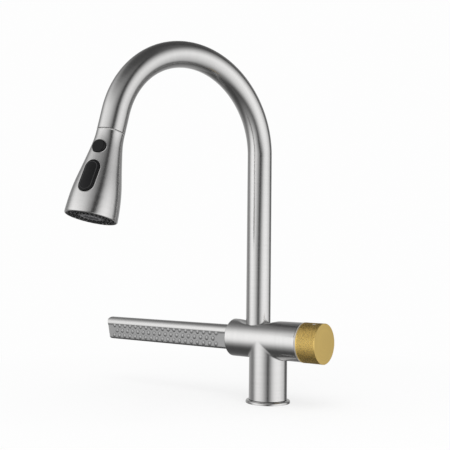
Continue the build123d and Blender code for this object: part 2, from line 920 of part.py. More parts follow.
def make_knob_grub_screw():
    low = stem_radius + seat_gap
    screw = rod(grub_radius, low, low + grub_length)
    key = Pos(0, 0, low + grub_length) * extrude(RegularPolygon(grub_key_radius, 6), -grub_key_depth)
    return grub_place() * (screw - key)


# Outlet bar at the other end of the tube

def bar_section(inset):
    """The bar's section in YZ: a round roll along the top over a flat front."""
    roll = bar_thickness / 2
    roll_height = bar_height / 2 - roll
    front = -roll + bar_lip + inset
    back = roll - inset
    low = -bar_height / 2 + inset
    flat = Pos((front + back) / 2, (low + roll_height) / 2) * Rectangle(back - front, roll_height - low)
    flat = fillet(flat.vertices().group_by(Axis.Y)[0], bar_foot_round - inset / 2)
    top = Pos(0, roll_height) * Circle(roll - inset)
    below = Pos(-roll, roll_height - roll) * Rectangle(2 * (bar_lip + inset), 2 * roll)
    return flat + (top - below)


def bar_side(inset, start):
    """The bar's side view in XZ, with its raked tip and round corners."""
    half = bar_height / 2 - inset
    lean = bar_rake * half / bar_height
    middle = bar_tip + bar_rake / 2 + inset
    tip_top = (middle - lean, half)
    tip_low = (middle + lean, -half)
    outline = Polyline((start, half), tip_top, tip_low, (start, -half), close=True)
    side = make_face(outline)
    tip = side.vertices().group_by(Axis.X)[0] + side.vertices().group_by(Axis.X)[1]
    return fillet(tip, bar_corner - inset / 2)


def bar_form(inset, start):
    across = Plane((bar_tip - cut_over, 0, tube_height), x_dir=(0, 1, 0), z_dir=(1, 0, 0))
    along = extrude(across * bar_section(inset), start - bar_tip + cut_over)
    side = Plane((0, 0, tube_height), x_dir=(1, 0, 0), z_dir=(0, -1, 0)) * bar_side(inset, start)
    return along & extrude(side, bar_thickness, both=True)


def bump_places():
    """Centres of the raised bumps: three rows, the middle one set half a pitch over."""
    places = []
    outer_count = math.floor((bump_start - bar_tip - bump_tip_margin) / bump_pitch) + 1
    for row in (-1, 0, 1):
        shift = bump_pitch / 2 if row == 0 else 0
        count = outer_count - 1 if row == 0 else outer_count
        for step in range(count):
            x = bump_start - shift - step * bump_pitch
            places.append((x, tube_height + bump_middle_row + row * bump_row_pitch))
    return places


def make_outlet_bar():
    bar = bar_form(0, tube_left) - bar_form(bar_wall, tube_left)
    front = -bar_thickness / 2 + bar_lip
    roll_height = tube_height + bar_height / 2 - bar_thickness / 2
    slit_low = bar_tip + bar_slit_end
    slit_length = bump_start + bar_slit_lead - slit_low
    slit = Box(slit_length, 2 * bar_wall, bar_slit, align=(Align.MIN, Align.MIN, Align.MAX))
    bar -= Pos(slit_low, front - lap, roll_height) * slit
    ball = (bump_height ** 2 + (bump_width / 2) ** 2) / (2 * bump_height)
    in_front = (Align.CENTER, Align.MAX, Align.CENTER)
    skin = Box(2 * bump_width, 2 * bump_width, 2 * bump_width, align=in_front)
    cap = (Pos(0, ball - bump_height, 0) * Sphere(ball)) & (Pos(0, bar_wall / 2, 0) * skin)
    bumps = [Pos(x, front, z) * cap for x, z in bump_places()]
    return bar + bumps


def make_bar_hub():
    hub = rod(hub_flange_radius, tube_left, tube_left + hub_flange_height)
    hub += rod(hub_radius, tube_left, hub_end)
    hub -= rod(hub_bore, tube_left - cut_over, hub_end + cut_over)
    for height in bar_ring_heights():
        hub -= o_ring_groove(hub_radius, height)
    clip_at = bar_collar_inner + running_gap
    groove_high = clip_at + clip_thickness + seat_gap
    groove = ring(hub_radius + cut_over, hub_radius - clip_groove, clip_at - seat_gap, groove_high)
    return tube_place * (hub - groove)


def bar_ring_heights():
    return [tube_left + offset for offset in hub_ring_offsets]


def make_bar_o_rings():
    return [tube_place * o_ring(hub_radius, height) for height in bar_ring_heights()]


def make_bar_clip():
    low = bar_collar_inner + running_gap
    whole = ring(hub_radius + clip_reach, hub_radius - clip_groove + seat_gap, low, low + clip_thickness)
    return tube_place * (whole - clip_mouth_box(hub_radius, low))


def make_bar_collar():
    low = tube_left + hub_flange_height + running_gap
    collar = tube_place * ring(tube_bore - seat_gap, hub_radius + running_gap, low, bar_collar_inner)
    return collar - dish(tube_wall + seat_gap)


nodes = {
    "deck_ring": make_deck_ring,
    "deck_gasket": make_deck_gasket,
    "pivot_spindle": make_pivot,
    "pivot_clip": make_pivot_clip,
    "thrust_washer": make_thrust_washer,
    "swivel_bush": make_swivel_bush,
    "body_shell": make_body_shell,
    "valve_core": make_valve_core,
    "spout_set_screw": make_set_screw,
    "spout_thrust_ring": make_spout_thrust_ring,
    "bar_collar": make_bar_collar,
    "cartridge_seal": make_cartridge_seal,
    "cartridge_base": make_cartridge_base,
    "cartridge_housing": make_cartridge_housing,
    "fixed_disc": make_fixed_disc,
    "cartridge_nut": make_cartridge_nut,
    "trim_ring": make_trim_ring,
    "gooseneck": make_gooseneck,
    "spout_foot": make_spout_foot,
    "spout_o_rings": make_spout_o_rings,
    "dock_collar": make_dock_collar,
    "hose_tail": make_hose_tail,
    "hose_ferrule": make_hose_ferrule,
    "hose_fitting": make_hose_fitting,
    "hose_washer": make_hose_washer,
    "neck_ring": make_neck_ring,
    "head_shell": make_head_shell,
    "head_core": make_head_core,
    "check_valve_cage": make_check_valve,
    "check_valve_poppet": make_check_poppet,
    "check_valve_spring": make_check_spring,
    "pause_button": make_pause_button,
    "pause_spring": make_pause_spring,
    "rocker_button": make_rocker_button,
    "rocker_pin": make_rocker_pin,
    "diverter_spool": make_diverter_spool,
    "spool_o_rings": make_spool_o_rings,
    "core_seal": make_core_seal,
    "nozzle_mat": make_nozzle_mat,
    "face_plate": make_face_plate,
    "aerator": make_aerator,
    "aerator_screen": make_aerator_screen,
    "moving_disc": make_moving_disc,
    "valve_stem": make_valve_stem,
    "stem_o_ring": make_stem_o_ring,
    "knob_adapter": make_knob_adapter,
    "knob_grub_screw": make_knob_grub_screw,
    "knob": make_knob,
    "index_dot": make_index_dot,
    "outlet_bar": make_outlet_bar,
    "bar_hub": make_bar_hub,
    "bar_o_rings": make_bar_o_rings,
    "bar_clip": make_bar_clip,
}

os.makedirs("parts", exist_ok=True)
for name, make in nodes.items():
    shape = make()
    if isinstance(shape, list):
        shape = Compound(children=shape)
    export_step(shape, f"parts/{name}.step")
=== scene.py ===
import bpy
import bmesh
import json
import math
from mathutils import Matrix, Vector
from mathutils.bvhtree import BVHTree

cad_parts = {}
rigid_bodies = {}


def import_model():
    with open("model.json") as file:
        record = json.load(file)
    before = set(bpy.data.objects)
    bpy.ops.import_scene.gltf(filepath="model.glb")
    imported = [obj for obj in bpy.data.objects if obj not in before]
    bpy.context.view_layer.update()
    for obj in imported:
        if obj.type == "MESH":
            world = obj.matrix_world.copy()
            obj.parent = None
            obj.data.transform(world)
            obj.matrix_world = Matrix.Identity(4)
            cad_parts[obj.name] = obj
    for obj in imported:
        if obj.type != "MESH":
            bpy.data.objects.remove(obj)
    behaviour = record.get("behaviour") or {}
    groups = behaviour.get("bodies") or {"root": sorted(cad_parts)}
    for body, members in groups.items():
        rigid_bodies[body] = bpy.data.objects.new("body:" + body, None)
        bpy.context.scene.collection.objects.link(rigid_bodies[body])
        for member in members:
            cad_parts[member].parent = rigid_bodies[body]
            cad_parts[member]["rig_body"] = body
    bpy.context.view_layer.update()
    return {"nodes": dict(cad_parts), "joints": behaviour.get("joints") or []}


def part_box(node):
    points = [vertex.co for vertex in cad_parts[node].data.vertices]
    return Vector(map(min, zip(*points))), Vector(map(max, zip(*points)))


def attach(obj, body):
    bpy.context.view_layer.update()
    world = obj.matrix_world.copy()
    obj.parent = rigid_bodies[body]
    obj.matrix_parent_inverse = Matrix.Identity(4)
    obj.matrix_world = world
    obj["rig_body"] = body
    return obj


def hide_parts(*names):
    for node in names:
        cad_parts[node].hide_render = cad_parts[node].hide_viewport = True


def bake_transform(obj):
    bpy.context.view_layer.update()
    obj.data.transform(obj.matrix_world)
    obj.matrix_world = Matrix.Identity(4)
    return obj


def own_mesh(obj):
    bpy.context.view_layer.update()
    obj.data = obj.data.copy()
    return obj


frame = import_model()
scene = bpy.context.scene


# The camera stands to the right of the faucet, higher than its cross tube, and looks slightly up. It
# sees the end face of the knob and the front of the outlet bar at a slant, as the photograph does.

camera_place = Vector((0.45584, -0.68106, 0.14585))
camera_azimuth = math.radians(37.339)
camera_lift = math.radians(3.766)
camera_roll = math.radians(0.713)
camera_lens = 57.207
camera_sensor = 36.0


def placed(name, data):
    """A new object in the scene."""
    piece = bpy.data.objects.new(name, data)
    scene.collection.objects.link(piece)
    return piece


def facing_ways(place, x, y, z):
    """The matrix of a place whose own axes point these three ways."""
    return Matrix.Translation(place) @ Matrix((x, y, z)).transposed().to_4x4()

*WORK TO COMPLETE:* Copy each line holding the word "Identity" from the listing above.

*RESPONSE:*
            obj.matrix_world = Matrix.Identity(4)
    obj.matrix_parent_inverse = Matrix.Identity(4)
    obj.matrix_world = Matrix.Identity(4)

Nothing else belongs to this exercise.